今の話の中で男性の治療と女性の治療の意味合いが大きく異なることがわかると思います。男性の治療はご本人を治療して精子の状態を改善させて自然妊娠を目指していること。一方女性の治療はご本人の治療というより妊娠という結果のみを目指しているというところです。

どちらが良いというわけではありませんが、男性側の治療は泌尿器科、女性側の治療は婦人科、とそれぞれ別々に治療されてきました。特に女性側の治療を受けているご夫婦で、男性側の治療を受けている方はほとんどいませんでした。

しかし最近、女性側の治療の体外受精や顕微授精も限界が見えてきました。みなさん体外受精や顕微授精を行えばすぐに妊娠すると思われている方が多いと思いますが、現実は厳しいもので何度も行わなければ妊娠に結びつかない、あるいは結果が出ず諦めるという方が多いんですね。

一方、男性側の治療も自然妊娠につながる画期的な治療は出てきていません。

男性女性どちらの治療も単独では頭打ちになっていましたが、最近、男性の薬物療法や精索静脈瘤の手術を行うことで精子の質が改善し、体外受精や顕微授精の妊娠率を上げるとの報告が出てきました。

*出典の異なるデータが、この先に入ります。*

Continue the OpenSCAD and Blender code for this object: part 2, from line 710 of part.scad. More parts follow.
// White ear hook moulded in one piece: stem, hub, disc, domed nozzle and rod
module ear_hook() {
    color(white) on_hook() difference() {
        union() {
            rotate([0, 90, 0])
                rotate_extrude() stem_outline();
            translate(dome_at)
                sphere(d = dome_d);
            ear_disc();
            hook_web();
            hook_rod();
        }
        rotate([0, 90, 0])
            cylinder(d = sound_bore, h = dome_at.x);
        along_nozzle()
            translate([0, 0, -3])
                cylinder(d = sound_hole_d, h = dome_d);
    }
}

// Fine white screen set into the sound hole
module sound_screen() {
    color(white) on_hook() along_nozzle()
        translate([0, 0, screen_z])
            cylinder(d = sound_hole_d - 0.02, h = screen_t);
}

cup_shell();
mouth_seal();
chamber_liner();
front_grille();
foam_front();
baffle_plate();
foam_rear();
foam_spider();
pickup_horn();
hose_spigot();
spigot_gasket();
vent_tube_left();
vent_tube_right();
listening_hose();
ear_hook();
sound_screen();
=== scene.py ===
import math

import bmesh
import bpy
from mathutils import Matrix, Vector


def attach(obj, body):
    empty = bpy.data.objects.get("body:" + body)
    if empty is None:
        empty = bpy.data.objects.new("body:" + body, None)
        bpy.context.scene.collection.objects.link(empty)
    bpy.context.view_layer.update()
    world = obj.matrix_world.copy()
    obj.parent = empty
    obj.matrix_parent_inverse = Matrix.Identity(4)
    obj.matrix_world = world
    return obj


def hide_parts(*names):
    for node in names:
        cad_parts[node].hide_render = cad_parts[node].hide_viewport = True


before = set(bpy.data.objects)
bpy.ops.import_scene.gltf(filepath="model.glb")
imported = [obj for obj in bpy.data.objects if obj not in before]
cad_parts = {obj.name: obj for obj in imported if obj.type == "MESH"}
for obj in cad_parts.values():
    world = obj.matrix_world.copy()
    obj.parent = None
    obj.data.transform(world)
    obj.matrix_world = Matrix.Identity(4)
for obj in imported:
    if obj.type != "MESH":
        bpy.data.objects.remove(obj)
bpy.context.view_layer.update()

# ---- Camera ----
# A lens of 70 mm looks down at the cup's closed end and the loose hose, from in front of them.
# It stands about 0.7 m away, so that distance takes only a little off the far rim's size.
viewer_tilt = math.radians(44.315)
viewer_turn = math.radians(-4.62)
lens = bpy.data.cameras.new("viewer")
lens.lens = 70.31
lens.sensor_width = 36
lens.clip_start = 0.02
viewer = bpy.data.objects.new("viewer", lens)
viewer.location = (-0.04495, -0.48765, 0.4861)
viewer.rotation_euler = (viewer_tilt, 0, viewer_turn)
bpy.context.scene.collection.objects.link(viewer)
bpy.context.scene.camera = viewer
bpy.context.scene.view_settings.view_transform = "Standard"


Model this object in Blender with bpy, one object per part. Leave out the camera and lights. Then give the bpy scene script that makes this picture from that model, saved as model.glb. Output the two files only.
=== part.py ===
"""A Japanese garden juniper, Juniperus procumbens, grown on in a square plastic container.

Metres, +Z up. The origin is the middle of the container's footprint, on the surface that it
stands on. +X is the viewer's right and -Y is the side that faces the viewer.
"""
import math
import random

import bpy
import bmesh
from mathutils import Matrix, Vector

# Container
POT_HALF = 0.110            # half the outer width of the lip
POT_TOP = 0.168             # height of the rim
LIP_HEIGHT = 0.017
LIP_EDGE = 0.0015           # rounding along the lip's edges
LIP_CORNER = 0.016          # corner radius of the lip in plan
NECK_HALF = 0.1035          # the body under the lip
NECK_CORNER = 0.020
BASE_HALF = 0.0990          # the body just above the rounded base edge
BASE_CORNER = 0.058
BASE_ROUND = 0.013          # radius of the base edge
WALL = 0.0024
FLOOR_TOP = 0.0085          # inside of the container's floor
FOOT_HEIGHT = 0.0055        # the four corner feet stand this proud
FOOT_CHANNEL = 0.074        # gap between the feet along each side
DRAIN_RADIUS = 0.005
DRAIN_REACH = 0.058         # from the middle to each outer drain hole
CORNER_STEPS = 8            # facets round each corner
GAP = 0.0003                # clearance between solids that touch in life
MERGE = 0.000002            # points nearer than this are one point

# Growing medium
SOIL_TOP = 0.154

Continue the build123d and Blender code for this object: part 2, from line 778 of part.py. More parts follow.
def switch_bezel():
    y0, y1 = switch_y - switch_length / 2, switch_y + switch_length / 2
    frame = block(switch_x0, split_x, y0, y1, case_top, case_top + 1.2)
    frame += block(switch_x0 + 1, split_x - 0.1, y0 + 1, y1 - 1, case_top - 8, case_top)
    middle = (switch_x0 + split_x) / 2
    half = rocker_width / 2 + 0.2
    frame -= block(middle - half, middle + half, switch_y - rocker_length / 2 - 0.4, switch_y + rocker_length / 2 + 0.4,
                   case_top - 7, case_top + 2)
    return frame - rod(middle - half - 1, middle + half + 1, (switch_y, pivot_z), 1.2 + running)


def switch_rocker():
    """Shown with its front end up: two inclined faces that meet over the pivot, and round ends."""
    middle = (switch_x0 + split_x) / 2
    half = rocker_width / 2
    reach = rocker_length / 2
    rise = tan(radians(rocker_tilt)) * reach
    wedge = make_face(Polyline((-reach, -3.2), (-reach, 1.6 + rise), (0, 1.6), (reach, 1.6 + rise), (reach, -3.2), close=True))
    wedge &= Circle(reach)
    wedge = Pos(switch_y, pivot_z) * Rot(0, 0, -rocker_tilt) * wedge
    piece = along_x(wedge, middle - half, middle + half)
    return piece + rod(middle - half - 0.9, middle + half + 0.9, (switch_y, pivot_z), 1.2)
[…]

このように男性女性両方の治療を行うことで妊娠率を上げることができるのです。誰もが自然妊娠を望んでいます。しかし体外受精や顕微授精というART(補助生殖医療)に頼らざるを得ない患者さんが多いのも事実です。その負担を女性側がすべて背負うのでなく、男性側の治療も行うことで、赤ちゃんという結果をもたらしてくれると考えています。

あと無精子症は十年前は諦められていましたが、精巣内精子採取術(TESE)により精子が採取できれば、顕微授精(ICSI)で妊娠ができるようになりました。